A beautiful book that covers an exaustive list of designers/makers. It's great for quick reference of designer bios and their notable pieces, or simply for enjoying the high quality photos. However, I find this book inadequate in terms of in-depth information on period/designer indentification based on material, craftmanship or markings. As a relatively new collector of vintage jewelry, I find it a good place to start, but it's by no means an all-in-one type of reference book.
This book was one of my first books on costume jewelry, and it is so easy to learn from. I know, because I have an online vintage jewelry site, "Enchantment Vintage Costume Jewelry" and I still reference this book frequently.
The best thing about this book, besides the clear & colorful eye candy, is that it gives a rundown on different jewelry eras--from Victorian through 1980s glitz! There are aslo sections on a great many of the most collectible designers and the characteristics of their jewelry. It also includes a section on unsigned jewelry, which is good because most costume jewelry was unsigned.

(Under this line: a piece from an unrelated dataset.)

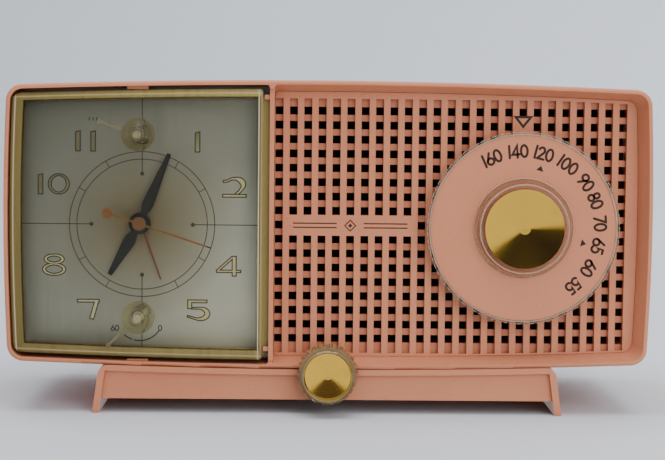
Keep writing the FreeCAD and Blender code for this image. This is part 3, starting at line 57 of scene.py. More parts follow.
TUNING = middle("tuning_dial")
VOLUME = middle("volume_knob")
CLOCK = middle("hour_wheel")
SLEEP = middle("sleep_timer")
SELECTOR = middle("alarm_switch")
RINGS = (CLOCK[0] + 0.7, CLOCK[1] - 0.8)  # the dial was printed a little off centre
DIAL_FACE = front_of("tuning_dial")
CLOCK_FACE = front_of("clock_dial")
GRILLE_FACE = front_of("speaker_grille")
INK = 0.06  # thickness of the printing
HANDLE = 0.0080  # radius of the two clock knobs, in metres: their pointers begin there
HIGHLIGHT_WIDTH = 0.0005  # width of a pale line painted as a highlight on an edge, in metres
CRYSTAL_FLANGE = 0.003  # width of the flange beside the divider, in metres
CRYSTAL_BOW = 0.143  # fall of its top edge, in metres per square metre
CRYSTAL_SWELL = 0.42  # and how much its left edge draws in, likewise


# ---------------------------------------------------------------- material helpers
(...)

One of the most helpful aspects is that the jewelry is dated, so that the reader can learn to start assigning dates to the different styles of jewelry. You can't go wrong with this one.
I also recommend "How to Be a Jewelry Detective," by Jeanenne Bell.
This lavishly illustrated book is an excellent example of why many librarians love Dorling Kindersley books. Each photographed piece has a brief description, date range and likely value range. The colors are vibrant and every facet sparkles. The background on jewelry designers and index are also welcome additions.
"Costume Jewelry" is a full-colour pictorial guide to the main (American) makers and designers of costume jewellery. For each designer, a brief history is given, which is them followed by numerous colour pictures and 2003 values. A brief appendix of makers marks is included at the end, to allow readers to identify pieces of jewellery which they may own, as is a comprehensive index.
This book is aimed squarely at novice jewellery collectors. It gives the reader a good idea of the different styles of costume jewellery available and is a wonderful book for fueling dreams. However, it lacks much of the information that more advanced collectors may be looking for, such as detailed information on dating jewellery and advice on which are the best pieces to collect.